Foto: Reprodução/Google Earth
Imagens obtidas pelo MPF no Google Earth foram anexadas à ação e demonstram mudanças na ocupação do terreno onde está sendo construído o condomínio Las Olas | Foto: Reprodução/Google Earth

A FEPAM enviou uma nota na qual informa que os processos questionados pelo MPF encontram-se em poder da Polícia Federal, já que estão sob investigação englobada pela Operação Concutare, que flagrou, em 2013, diversos casos de corrupção envolvendo liberação de licenças ambientais. “Informamos que o processo administrativo nº 5721.0567/08-6 referente ao empreendimento JRD Negócios Imobiliários Las Olas, em Imbé, foi apreendido pela Polícia Federal em decorrência da Operação Concutare. Em razão disso, até o momento, o processo não foi restituído à Fepam. Informamos também que a Fepam não recebeu a citação oficial e não tem conhecimento do inteiro teor da ação proposta pelo Ministério Público Federal”, expressa a Fundação.
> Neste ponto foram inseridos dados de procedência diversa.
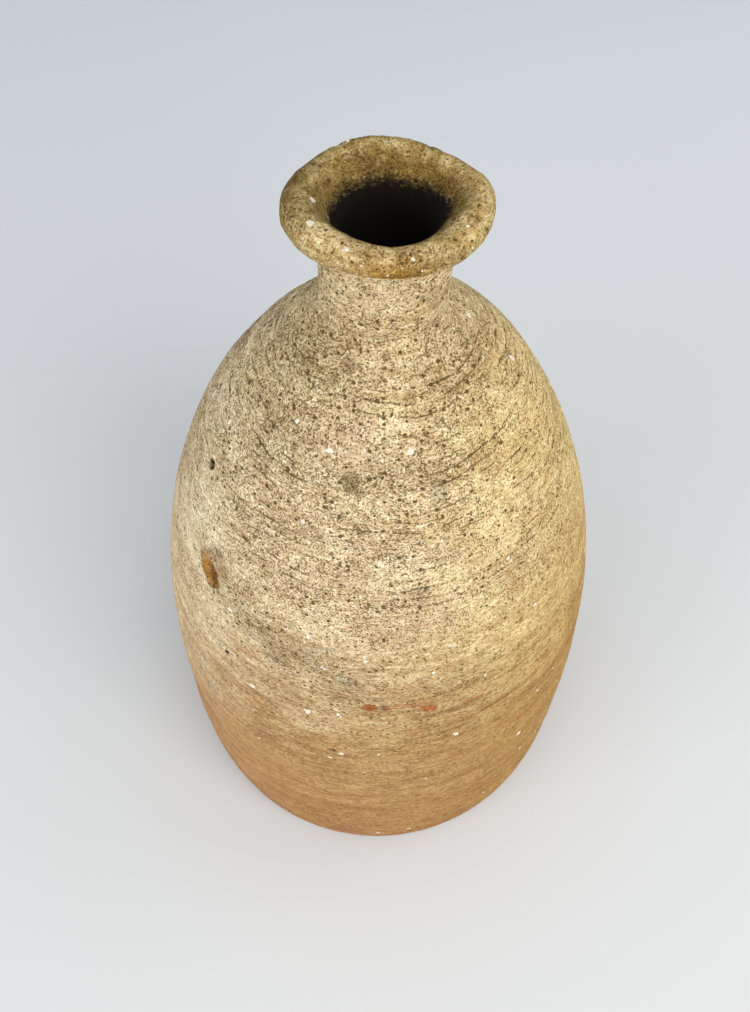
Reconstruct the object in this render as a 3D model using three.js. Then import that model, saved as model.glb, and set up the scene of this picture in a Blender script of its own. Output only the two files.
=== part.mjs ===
// A sake bottle (tokkuri) of coarse unglazed stoneware, standing on its foot.
//
// The potter makes it in rings: a base slab, two wall rings, a closed-in shoulder, a neck
// collar and a folded rim. Each ring is luted to the one below along a level seam, and the
// firing joins them. Each ring is a mesh of its own here, and neighbours meet at a seam.
//
// Millimetres, +Z up. The origin is the middle of the foot, on the surface the bottle stands on.

import * as THREE from "three";

// Overall sizes.
const HEIGHT = 200; // foot to the crest of the rim
const BELLY_RADIUS = 59.7;
const BELLY_HEIGHT = 50; // where the body is widest
const FOOT_RADIUS = 56.4;
const FOOT_BEVEL = 1.6;

// Shoulder: a dome that would close at this depth under the crest of the rim.
const DOME_DROP = 25.8;
const DOME_FULLNESS = 2.3; // above 2 the wall stays upright for longer
const DOME_ROUNDNESS = 1.81; // below 2 the shoulder slopes straighter
const FOOT_TUCK = 3.5; // how late the wall turns in towards the foot
const NECK_FILLET = 15; // blend between shoulder and neck

// Neck and rim.
const NECK_RADIUS = 13.6;
const THROAT_RADIUS = 9.4;
const RIM_RADIUS = 20;
const RIM_HEIGHT = 11.4; // seam under the rim to its crest
const RIM_ROLL = 3.3; // radius of the folded edge
const ROLL_START = -0.95; // angles of the rolled edge's round, from its outermost line
const ROLL_END = 2.2;
const FLARE_BEND = 0.6; // how far up the flare, and the funnel, stay as narrow as the neck
const NECK_HEIGHT = 16; // shoulder seam to the seam under the rim

// Clay thickness.
const BASE_THICKNESS = 9;
const WALL = 6.5;
const SHOULDER_WALL = 6;

// Level seams where one wall ring was set on the next, above the foot.
const BELLY_SEAM = 70;
const SHOULDER_SEAM = 120;

// The hand-made upper part: it leans to one side, and the rim's edge rises and falls.
const LEAN = 1.6; // sideways shift of the crest, towards +X
const LEAN_START = 100; // height where the lean begins
const LEAN_CURVE = 1.5; // 1 is a straight lean, more bends upwards
const RIM_SADDLE = 0.2; // the rim is higher at its sides than at its front and back
const RIM_RIPPLE = 0.7; // three low rises around the rim
const RIM_RIPPLE_TURN = 0.28; // angle of the first rise, in radians from +X towards -Y
const RIM_OVAL = 0.8; // the rim is wider from side to side

// Facets.
const AROUND = 60; // round every ring
const FLARE_STEPS = 4;
const ROLL_STEPS = 9;
const FUNNEL_STEPS = 5;

const rimSeam = HEIGHT - RIM_HEIGHT;
const neckSeam = rimSeam - NECK_HEIGHT;

// Blend of two radii: the larger one, rounded over where they come within the fillet.
function blend(a, b, fillet) {
  const overlap = Math.max(fillet - Math.abs(a - b), 0) / fillet;
  return Math.max(a, b) + (overlap * overlap * fillet) / 4;
}

// Radius at height z of a bottle shape: a tucked-in foot, a belly, a dome and a straight neck.
function bottleRadius(z, belly, foot, domeTop, neck) {
  if (z <= BELLY_HEIGHT) {
    const below = (BELLY_HEIGHT - z) / BELLY_HEIGHT;
    return belly - (belly - foot) * below ** FOOT_TUCK;
  }
  const rise = Math.min((z - BELLY_HEIGHT) / (domeTop - BELLY_HEIGHT), 1);
  const dome = belly * (1 - rise ** DOME_FULLNESS) ** (1 / DOME_ROUNDNESS);
  return blend(dome, neck, Math.min(NECK_FILLET, neck));
}

function outerRadius(z) {
  return bottleRadius(z, BELLY_RADIUS, FOOT_RADIUS, HEIGHT - DOME_DROP, NECK_RADIUS);
}

function innerRadius(z) {
  const domeTop = HEIGHT - DOME_DROP - SHOULDER_WALL;
  return bottleRadius(z, BELLY_RADIUS - WALL, FOOT_RADIUS - WALL, domeTop, THROAT_RADIUS);
}

const smoothStep = (x) => x * x * (3 - 2 * x);

// Moves a point of the true round shape to where the leaning, rippled pot has it.
function throwByHand(point) {
  const turn = Math.atan2(point.y, point.x);
  const inRim = smoothStep(THREE.MathUtils.clamp((point.z - rimSeam) / RIM_HEIGHT, 0, 1));
  const stretch = 1 + inRim * (RIM_OVAL / RIM_RADIUS) * Math.cos(2 * turn);
  const leaning = Math.max(point.z - LEAN_START, 0) / (HEIGHT - LEAN_START);
  const saddle = RIM_SADDLE * Math.cos(2 * turn);
  const ripple = RIM_RIPPLE * Math.cos(3 * (turn + RIM_RIPPLE_TURN));
  point.x = point.x * stretch + LEAN * leaning ** LEAN_CURVE;
  point.y *= stretch;
  point.z += inRim * (saddle + ripple);
  return point;
}

// A closed ring turned from its section, then shaped by hand. The section runs up the outside
// and down the inside, unless it starts and ends on the axis, as a slab's does.
function ring(name, section, material) {
  const closed = section[0].x === 0 ? section : [...section, section[0]];
  const geometry = new THREE.LatheGeometry(closed, AROUND);
  geometry.rotateX(Math.PI / 2);
  const position = geometry.getAttribute("position");
  const point = new THREE.Vector3();
  for (let i = 0; i < position.count; i++) {
    throwByHand(point.fromBufferAttribute(position, i));
    position.setXYZ(i, point.x, point.y, point.z);
  }
  geometry.computeVertexNormals();
  const mesh = new THREE.Mesh(geometry, material);
  mesh.name = name;
  return mesh;
}

// Section of a wall ring between two seams, in a number of steps.
function wallSection(from, to, steps) {
  const outside = [];
  const inside = [];
  for (let i = 0; i <= steps; i++) {
    const z = THREE.MathUtils.lerp(from, to, i / steps);
    outside.push(new THREE.Vector2(outerRadius(z), z));
    inside.unshift(new THREE.Vector2(innerRadius(z), z));
  }
  return [...outside, ...inside];
}

// The base slab: a disc with a bevelled edge, as wide as the wall that stands on it.
function baseSection() {
  return [
    new THREE.Vector2(0, 0),
    new THREE.Vector2(outerRadius(0) - FOOT_BEVEL, 0),
    new THREE.Vector2(outerRadius(FOOT_BEVEL), FOOT_BEVEL),
    new THREE.Vector2(outerRadius(BASE_THICKNESS), BASE_THICKNESS),
    new THREE.Vector2(0, BASE_THICKNESS),
  ];
}

// The rim: the neck flares out into a rolled edge and falls back into the throat as a funnel.
function rimSection() {
  const neck = new THREE.Vector2(outerRadius(rimSeam), rimSeam);
  const throat = new THREE.Vector2(innerRadius(rimSeam), rimSeam);
  const rollCentre = new THREE.Vector2(RIM_RADIUS - RIM_ROLL, HEIGHT - RIM_ROLL);
  const roll = new THREE.EllipseCurve(
    rollCentre.x, rollCentre.y, RIM_ROLL, RIM_ROLL, ROLL_START, ROLL_END,
  );
  const edgeStart = roll.getPoint(0);
  const edgeEnd = roll.getPoint(1);
  const flareBend = new THREE.Vector2(neck.x, THREE.MathUtils.lerp(neck.y, edgeStart.y, FLARE_BEND));
  const funnelBend = new THREE.Vector2(throat.x, THREE.MathUtils.lerp(throat.y, edgeEnd.y, FLARE_BEND));
  const flare = new THREE.QuadraticBezierCurve(neck, flareBend, edgeStart);
  const funnel = new THREE.QuadraticBezierCurve(edgeEnd, funnelBend, throat);
  return [
    ...flare.getPoints(FLARE_STEPS).slice(0, -1),
    ...roll.getPoints(ROLL_STEPS),
    ...funnel.getPoints(FUNNEL_STEPS).slice(1),
  ];
}

function clay(name, color, roughness) {
  return new THREE.MeshStandardMaterial({ name, color, roughness, metalness: 0 });
}

const bottle = new THREE.Group();
bottle.name = "sake_bottle";

bottle.add(ring("base_slab", baseSection(), clay("foot_clay", 0xb98a62, 0.95)));

// Wall rings: name, lower seam, upper seam, steps of the profile, clay.
const rings = [
  ["lower_wall", BASE_THICKNESS, BELLY_SEAM, 4, clay("lower_wall_clay", 0xc79d6f, 0.93)],
  ["belly_wall", BELLY_SEAM, SHOULDER_SEAM, 4, clay("belly_clay", 0xc9ae7e, 0.95)],
  ["shoulder", SHOULDER_SEAM, neckSeam, 7, clay("shoulder_clay", 0xbba47a, 0.96)],
  ["neck_collar", neckSeam, rimSeam, 4, clay("neck_clay", 0xbfa87e, 0.96)],
];
for (const [name, from, to, steps, material] of rings) {
  bottle.add(ring(name, wallSection(from, to, steps), material));
}

bottle.add(ring("rim", rimSection(), clay("rim_clay", 0xb59c70, 0.94)));

export default bottle;
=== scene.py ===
import itertools

import bmesh
import bpy
import numpy as np
from bpy.props import FloatProperty, FloatVectorProperty, IntProperty, PointerProperty
from mathutils import Matrix, Vector


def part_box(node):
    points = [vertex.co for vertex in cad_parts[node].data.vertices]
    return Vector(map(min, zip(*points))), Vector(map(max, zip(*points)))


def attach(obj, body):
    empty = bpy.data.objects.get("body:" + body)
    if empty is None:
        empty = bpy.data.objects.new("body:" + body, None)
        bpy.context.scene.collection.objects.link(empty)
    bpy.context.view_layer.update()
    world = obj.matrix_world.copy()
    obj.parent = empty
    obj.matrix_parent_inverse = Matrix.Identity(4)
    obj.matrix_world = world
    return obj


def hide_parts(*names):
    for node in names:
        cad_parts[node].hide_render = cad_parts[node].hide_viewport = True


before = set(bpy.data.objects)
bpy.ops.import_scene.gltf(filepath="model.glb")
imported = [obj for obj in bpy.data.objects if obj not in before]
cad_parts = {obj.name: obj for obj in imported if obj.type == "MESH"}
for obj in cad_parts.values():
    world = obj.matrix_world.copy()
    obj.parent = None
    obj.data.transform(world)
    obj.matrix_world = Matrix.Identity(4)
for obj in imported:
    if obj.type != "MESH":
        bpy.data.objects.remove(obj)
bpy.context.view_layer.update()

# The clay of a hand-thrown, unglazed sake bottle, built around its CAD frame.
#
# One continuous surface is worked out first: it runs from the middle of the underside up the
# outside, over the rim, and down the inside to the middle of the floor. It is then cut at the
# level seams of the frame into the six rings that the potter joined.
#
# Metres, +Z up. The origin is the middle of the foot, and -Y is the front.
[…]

Já a empresa Báril Produtos Imobiliários (nome fantasia da JRD Negócios Imobiliários), responsável pela execução do Las Olas, se pronunciou através de e-mail enviado à reportagem. O grupo frisou que desconhece o teor da ação, já que ainda não foi notificado, e assegura que o empreendimento encontra-se respaldado pela legislação ambiental. “Temos convicção da inexistência de qualquer irregularidade ambiental, uma vez que as licenças expedidas pela FEPAM e Município de Imbé pautaram-se rigorosamente para legislação vigente”, expressa a empresa. A Báril Produtos Imobiliários acredita que existe “equívoco de compreensão” por parte do Ministério Público Federal. “Acreditamos que deva haver algum equívoco de compreensão por parte do MPF, o que será, por certo, devidamente esclarecido no momento processual oportuno”, manifesta a construtora.